В конце сентября Матисс вернулся в Танжер. Ехал он в одиночестве и собирался пробыть здесь достаточно долго. Художник рассчитывал дописать картины, заказанные Щукиным и Морозовым, чтобы потом провести зиму вдвоем с Амели (столь же плодотворную, как и прошлогоднюю), но только в таком месте, где не будет таких ужасных проливных дождей, как в Марокко. Дети разъехались: Жана зачислили в коллеж неподалеку от Боэна, а Пьер вернулся к тете Берте в Аяччо, куда его отвезла Маргерит. Она тоже осталась на Корсике в надежде, что с помощью тетушки получит начальное образование (проболевшая все детство, Марго так никогда и не ходила в школу). По вечерам отец писал длинные письма дочери в Аяччо, посылал ежедневные отчеты на четырех страницах Амели и ободряющие открытки Жану.

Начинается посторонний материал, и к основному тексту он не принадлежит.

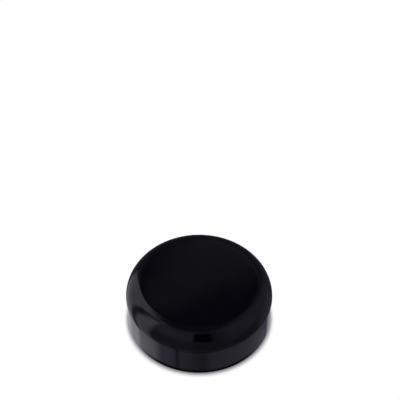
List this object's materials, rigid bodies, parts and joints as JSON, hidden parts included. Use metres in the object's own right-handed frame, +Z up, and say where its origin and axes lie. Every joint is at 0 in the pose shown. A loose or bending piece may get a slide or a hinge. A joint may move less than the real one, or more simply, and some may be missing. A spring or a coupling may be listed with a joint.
{
  "type": "jar screw lid",
  "caption": "Smooth-sided domed screw lid for a wide-mouth jar: flat round top, wide rounded shoulder, plain skirt, internal thread and a sealing disc.",
  "frame": {"origin": "centre of the open rim's plane, where the lid stands mouth down", "axes": "+Z up along the thread's axis to the flat top; the lid is round, and the thread's lower run-out begins at +X"},
  "size_m": [0.057, 0.057, 0.0211],
  "materials": {
    "black_gloss_plastic": "high gloss, as moulded in a polished cavity",
    "liner_foam": "matt foam sheet with a thin smooth skin"
  },
  "bodies": {
    "root": {"lid_shell": "black_gloss_plastic", "sealing_disc": "liner_foam"}
  },
  "joints": []
}
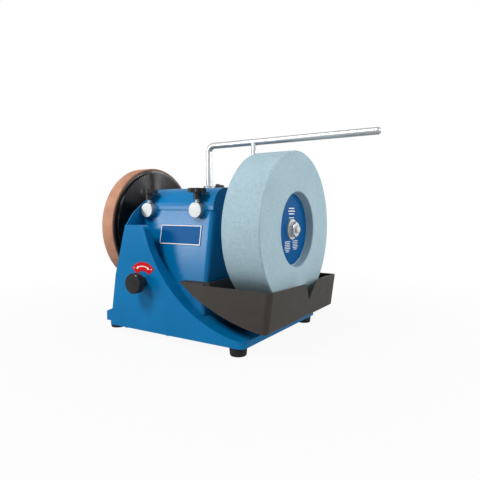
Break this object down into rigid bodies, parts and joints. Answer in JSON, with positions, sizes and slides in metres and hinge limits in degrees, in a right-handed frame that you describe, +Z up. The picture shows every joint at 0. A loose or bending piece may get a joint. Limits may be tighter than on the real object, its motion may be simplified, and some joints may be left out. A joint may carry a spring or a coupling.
{
  "type": "wet grinding sharpener",
  "caption": "Bench wet grinder: water-cooled stone in a trough, leather honing wheel, friction drive in a blue housing, and a height-set bar for sharpening jigs.",
  "frame": {"origin": "on the floor under the middle of the whole machine's box", "axes": "+X along the spindle towards the stone, +Y from the front panel to the back, +Z up"},
  "size_m": [0.46, 0.283, 0.3426],
  "materials": {
    "blue_housing": "blue powder coat, satin",
    "zinc_sheet": "zinc-plated sheet",
    "bright_steel": "turned and plated",
    "black_rubber": "matt moulded rubber",
    "blue_plate": "printed plate with a pale border",
    "red_film": "printed film",
    "satin_nickel": "satin nickel plate",
    "chromed_bar": "ground and chromed",
    "bronze": "sintered bronze",
    "grey_steel": "blackened steel",
    "drive_steel": "turned and blackened",
    "grinding_stone": "fine aluminium oxide",
    "blue_film": "printed film",
    "black_plastic": "moulded, satin",
    "honing_leather": "smooth honing leather",
    "grey_alloy": "die cast",
    "copper_iron": "lacquered windings and laminations",
    "circuit_board": "solder resist",
    "trough_plastic": "moulded, fine grain"
  },
  "bodies": {
    "machine": {"casing": "blue_housing", "bottom_plate": "zinc_sheet", "bottom_screws": "bright_steel", "feet": "black_rubber", "front_plate": "blue_plate", "dial_label": "red_film", "front_sleeves": "satin_nickel", "sleeve_plugs": "satin_nickel", "rear_sleeves": "satin_nickel", "spindle_bushes": "bronze", "motor_can": "zinc_sheet", "motor_end_caps": "grey_alloy", "motor_stator": "copper_iron", "motor_bearings": "bright_steel", "motor_cradle": "zinc_sheet", "motor_screws": "bright_steel", "capacitor": "grey_alloy", "capacitor_saddle": "black_plastic", "control_board": "circuit_board", "board_parts": "black_plastic", "potentiometer": "grey_alloy", "cable_gland": "black_plastic"},
    "spindle": {"spindle_shaft": "bright_steel", "stone_flange": "grey_steel", "spindle_spacer": "grey_steel", "stone": "grinding_stone", "stone_label": "blue_film", "spindle_washers": "bright_steel", "spindle_nuts": "bright_steel", "honing_wheel": "black_plastic", "leather_band": "honing_leather", "drive_ring": "drive_steel"},
    "rotor": {"rotor_core": "grey_steel", "rotor_shaft": "bright_steel", "cooling_fan": "black_plastic", "drive_roller": "black_rubber"},
    "support": {"support_bar": "chromed_bar"},
    "trough": {"water_trough": "trough_plastic"},
    "speed_control": {"speed_knob": "black_plastic", "control_shaft": "bright_steel"},
    "front_left_clamp": {"front_left_knob": "black_plastic", "front_left_screw": "bright_steel"},
    "front_right_clamp": {"front_right_knob": "black_plastic", "front_right_screw": "bright_steel"},
    "rear_left_clamp": {"rear_left_knob": "black_plastic", "rear_left_screw": "bright_steel"},
    "rear_right_clamp": {"rear_right_knob": "black_plastic", "rear_right_screw": "bright_steel"}
  },
  "joints": [
    {"name": "spindle_spin", "type": "hinge", "parent": "machine", "child": "spindle", "pos_m": [-0.06095, 0.0125, 0.1806], "axis": [1, 0, 0], "continuous": true},
    {"name": "rotor_spin", "type": "hinge", "parent": "machine", "child": "rotor", "pos_m": [-0.06095, 0.05945, 0.07991], "axis": [1, 0, 0], "continuous": true},
    {"name": "support_height", "type": "slide", "parent": "machine", "child": "support", "axis": [0, 0, 1], "range_m": [-0.035, 0.03]},
    {"name": "trough_draw", "type": "slide", "parent": "machine", "child": "trough", "axis": [1, 0, 0], "range_m": [0, 0.02]},
    {"name": "speed_turn", "type": "hinge", "parent": "machine", "child": "speed_control", "pos_m": [-0.09795, -0.1275, 0.0946], "axis": [0, 1, 0], "range_deg": [-140, 140]},
    {"name": "front_left_clamp_turn", "type": "hinge", "parent": "machine", "child": "front_left_clamp", "pos_m": [-0.12125, -0.07554, 0.2406], "axis": [0, 0, 1], "range_deg": [0, 180]},
    {"name": "front_right_clamp_turn", "type": "hinge", "parent": "machine", "child": "front_right_clamp", "pos_m": [-0.01725, -0.07554, 0.2406], "axis": [0, 0, 1], "range_deg": [0, 180]},
    {"name": "rear_left_clamp_turn", "type": "hinge", "parent": "machine", "child": "rear_left_clamp", "pos_m": [-0.10595, 0.1075, 0.2496], "axis": [0, 1, 0], "range_deg": [0, 180]},
    {"name": "rear_right_clamp_turn", "type": "hinge", "parent": "machine", "child": "rear_right_clamp", "pos_m": [-0.00195, 0.1075, 0.2496], "axis": [0, 1, 0], "range_deg": [0, 180]}
  ],
  "couplings": [
    {"joint": "rotor_spin", "follows": "spindle_spin", "ratio": -12.19}
  ]
}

Матисс чувствовал себя спокойным, уверенным и был полон творческих планов. Погода стояла ясная, бессонница его не мучила, и работа заладилась с самого начала. В этот приезд Танжер показался ему гораздо меньше, чем представлялся воображению прежде, а воздух — невероятно прозрачным, что придавало всему удивительную четкость. К радости Матисса, юный Амидо взял на себя роль гида и посредника между художником и потенциальными моделями. На одну из них Мат тисе наткнулся практически сразу: случайно увидел в дверях отеля «вытянувшуюся, подобно пантере, мулатку в марокканском костюме, который подчеркивал изящество ее тела, такого стройного, гибкого, молодого». Фатьма была больше африканкой, чем арабкой, горячей, дерзкой и сильной, а в лице ее было что-то кошачье. Матисс выбрал длинный узкий холст и начал писать свою новую модель на открытой террасе, несмотря на сильный ветер. Мулатку Фатьму он изобразил в нарядной бирюзовом кафтане, украшенном мелкими розовыми цветами ,1 фиолетовой тесьмой, подчеркнув зеленой обводкой выразительные линии подбородка, плеч, запястий и тонких стройных ног. На втором, меньшем по размеру холсте (написанном специально для супругов Самба), Фатьма сидит, скрестив ноги, на ярко-синем фоне; на ней темно-красная рубаха с роскошной оранжевой вышивкой и шальвары с узорным кушаком. Сообразительная Фатьма довольно быстро поняла, что заинтересовала Матисса, и постоянно требовала увеличить плату, угрожая бросить позировать. В итоге именно недовольство модели и раздражение художника, вносившие в сеансы известную долю напряженности, только добавили картинам возбуждающий блеск и великолепие.